DATA PROVIDED:
***

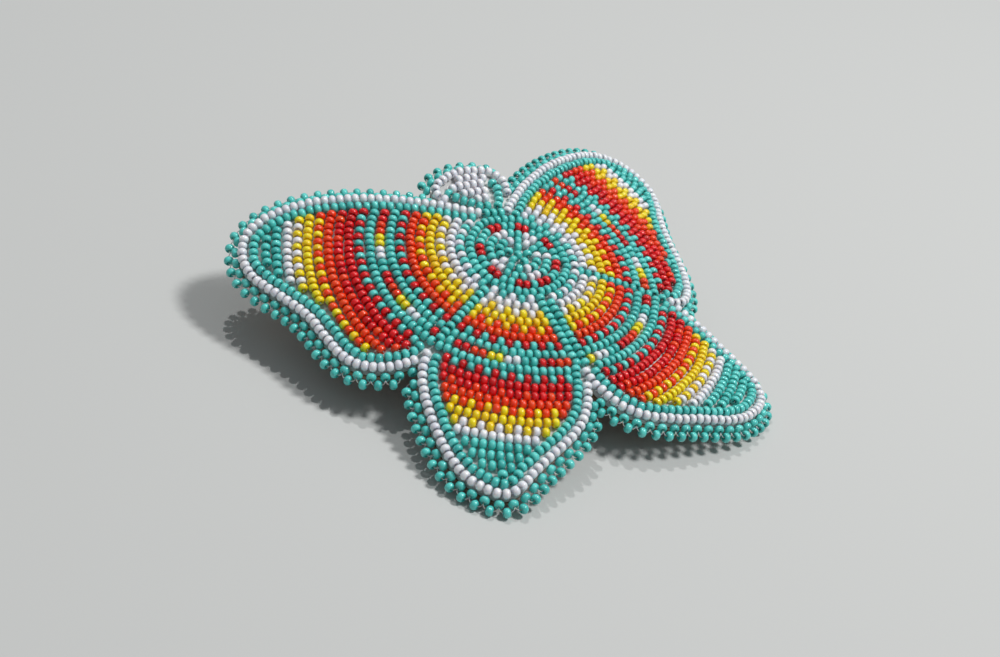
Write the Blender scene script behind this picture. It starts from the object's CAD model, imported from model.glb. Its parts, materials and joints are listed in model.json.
import json
import math
import random
import bmesh
import bpy
import numpy as np
from mathutils import Matrix, Vector

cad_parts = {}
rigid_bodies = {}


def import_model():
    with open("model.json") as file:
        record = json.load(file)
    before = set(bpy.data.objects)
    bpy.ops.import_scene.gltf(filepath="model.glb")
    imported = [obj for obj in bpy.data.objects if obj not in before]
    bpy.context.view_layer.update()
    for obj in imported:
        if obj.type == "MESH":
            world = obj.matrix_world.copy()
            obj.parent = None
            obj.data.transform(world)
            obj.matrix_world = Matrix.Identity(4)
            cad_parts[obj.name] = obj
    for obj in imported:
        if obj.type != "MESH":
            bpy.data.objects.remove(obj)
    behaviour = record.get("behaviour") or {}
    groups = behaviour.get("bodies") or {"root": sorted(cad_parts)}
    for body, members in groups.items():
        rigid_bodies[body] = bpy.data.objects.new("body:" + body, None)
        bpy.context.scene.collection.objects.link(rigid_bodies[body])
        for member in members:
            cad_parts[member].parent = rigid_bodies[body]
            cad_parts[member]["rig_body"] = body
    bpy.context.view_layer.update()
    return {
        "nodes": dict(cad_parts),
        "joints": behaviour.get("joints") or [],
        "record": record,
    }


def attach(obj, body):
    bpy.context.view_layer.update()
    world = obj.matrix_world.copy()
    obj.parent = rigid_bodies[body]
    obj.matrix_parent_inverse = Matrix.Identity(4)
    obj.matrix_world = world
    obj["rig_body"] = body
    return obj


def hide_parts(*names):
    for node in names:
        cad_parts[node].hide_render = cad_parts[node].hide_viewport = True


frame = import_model()
random.seed(11)
mm = 0.001
nodes = frame["nodes"]
slotOf = {part["node"]: part["material_slot"] for part in frame["record"]["subparts"]}
hinge = next(joint for joint in frame["joints"] if joint["name"] == "clasp_hinge")

# the beaded panel is arched about a line along the butterfly's body and leans back on its wing tips
panel = {
    "body": "panel",
    "archRadius": 132 * mm,                            # to the top of the felt
    "rosette": Vector((0.163, 9.432, 18.933)) * mm,    # felt under the middle bead
    "thickness": 1.96 * mm,                            # felt, card and suede together
}
acrossWay = Vector((1, 0, 0))
headWay = Vector(hinge["axis"]).normalized()
frontWay = acrossWay.cross(headWay)
archCentre = panel["rosette"] - panel["archRadius"] * frontWay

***

YOUR GOAL: Copy out the full listing exactly.

FULL OUTPUT:
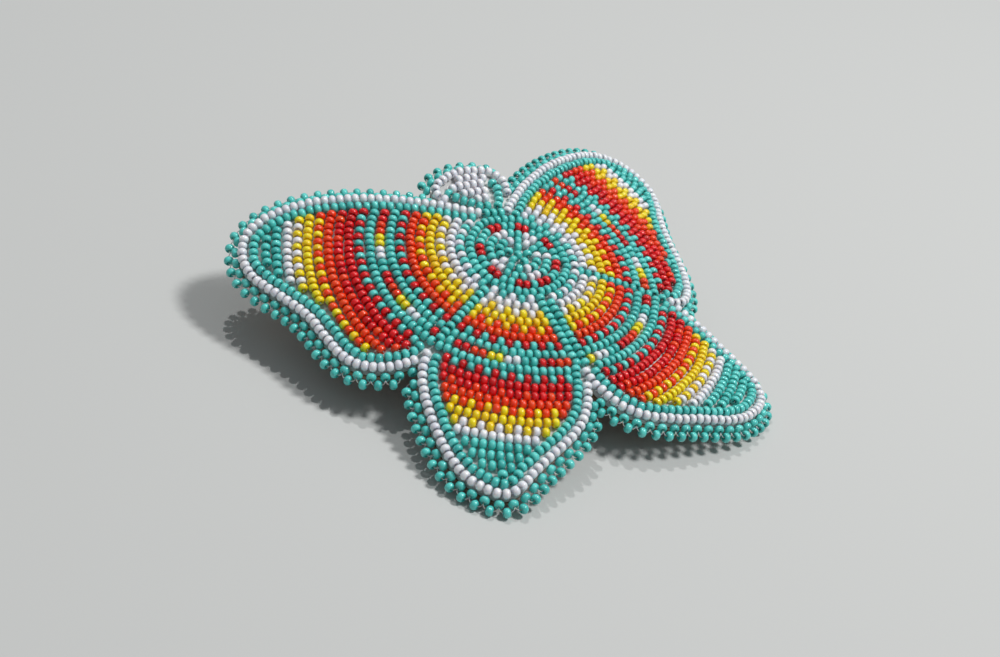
Write the Blender scene script behind this picture. It starts from the object's CAD model, imported from model.glb. Its parts, materials and joints are listed in model.json.
import json
import math
import random
import bmesh
import bpy
import numpy as np
from mathutils import Matrix, Vector

cad_parts = {}
rigid_bodies = {}


def import_model():
    with open("model.json") as file:
        record = json.load(file)
    before = set(bpy.data.objects)
    bpy.ops.import_scene.gltf(filepath="model.glb")
    imported = [obj for obj in bpy.data.objects if obj not in before]
    bpy.context.view_layer.update()
    for obj in imported:
        if obj.type == "MESH":
            world = obj.matrix_world.copy()
            obj.parent = None
            obj.data.transform(world)
            obj.matrix_world = Matrix.Identity(4)
            cad_parts[obj.name] = obj
    for obj in imported:
        if obj.type != "MESH":
            bpy.data.objects.remove(obj)
    behaviour = record.get("behaviour") or {}
    groups = behaviour.get("bodies") or {"root": sorted(cad_parts)}
    for body, members in groups.items():
        rigid_bodies[body] = bpy.data.objects.new("body:" + body, None)
        bpy.context.scene.collection.objects.link(rigid_bodies[body])
        for member in members:
            cad_parts[member].parent = rigid_bodies[body]
            cad_parts[member]["rig_body"] = body
    bpy.context.view_layer.update()
    return {
        "nodes": dict(cad_parts),
        "joints": behaviour.get("joints") or [],
        "record": record,
    }


def attach(obj, body):
    bpy.context.view_layer.update()
    world = obj.matrix_world.copy()
    obj.parent = rigid_bodies[body]
    obj.matrix_parent_inverse = Matrix.Identity(4)
    obj.matrix_world = world
    obj["rig_body"] = body
    return obj


def hide_parts(*names):
    for node in names:
        cad_parts[node].hide_render = cad_parts[node].hide_viewport = True


frame = import_model()
random.seed(11)
mm = 0.001
nodes = frame["nodes"]
slotOf = {part["node"]: part["material_slot"] for part in frame["record"]["subparts"]}
hinge = next(joint for joint in frame["joints"] if joint["name"] == "clasp_hinge")

# the beaded panel is arched about a line along the butterfly's body and leans back on its wing tips
panel = {
    "body": "panel",
    "archRadius": 132 * mm,                            # to the top of the felt
    "rosette": Vector((0.163, 9.432, 18.933)) * mm,    # felt under the middle bead
    "thickness": 1.96 * mm,                            # felt, card and suede together
}
acrossWay = Vector((1, 0, 0))
headWay = Vector(hinge["axis"]).normalized()
frontWay = acrossWay.cross(headWay)
archCentre = panel["rosette"] - panel["archRadius"] * frontWay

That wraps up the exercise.